Step 5: Do an annual review to reinforce the new habit-creating mindset
At the end of the year, review the employee’s performance based on their achieved goals, growth, and new habits formed.
The Toyota Kata can bring a new, dynamic way of guiding team members to improvement, that far surpasses the typical OKR environment of western managerial practices. In conjunction with what has been outlined in the company’s Hoshin Kanri program, leaders can ensure that employees are growing and improving, adding to the company’s overall Lean goals. Furthermore, team members can look back and be satisfied with their new habits and a newly achieved mindset, making it more likely that their next year’s goals will also be met.
Toyota Kata & Kanban
It’s been said, that Toyota Kata is the perfect addition to a successful Kanban implementation, making for a true Lean process. It is thanks to how a Kanban process cannot be tricked into showing you conditions other than the actual ones.

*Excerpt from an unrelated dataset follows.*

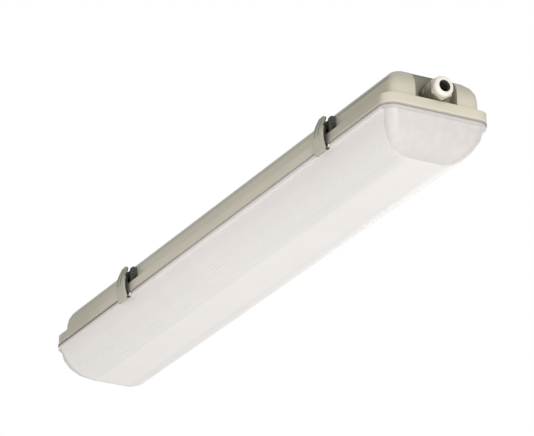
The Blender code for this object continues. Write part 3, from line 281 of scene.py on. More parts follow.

Kanban will also make it easy to gradually implement changes through its explicit policies and WIP limits, and will continuously measure your progress throughout the change, making it clear whether the team has or has not mastered their kata.
How is Toyota Kata different from Kaizen?
Both of these concepts refer to process and performance improvement. The difference between them could be boiled down to their methods, or lack thereof. A continued effort to spot an improvement opportunity in your environment and take it would be engaging in Kaizen. But a more scientific, problem-solving, methodical approach to defining a problem and making a plan to eliminate it, would be an implementation of Toyota Kata.
In many cases, the two ideas will overlap, and there is nothing wrong with that. In the end, the goal is always one: to make a change for the better. Some changes, e.g. those to complex processes relying on fluctuating decision-making, will be better to approach and measure methodically, while others, e.g. a one-time improvement to communication flow between team members, can be achieved instantaneously and be classified as a small Kaizen event.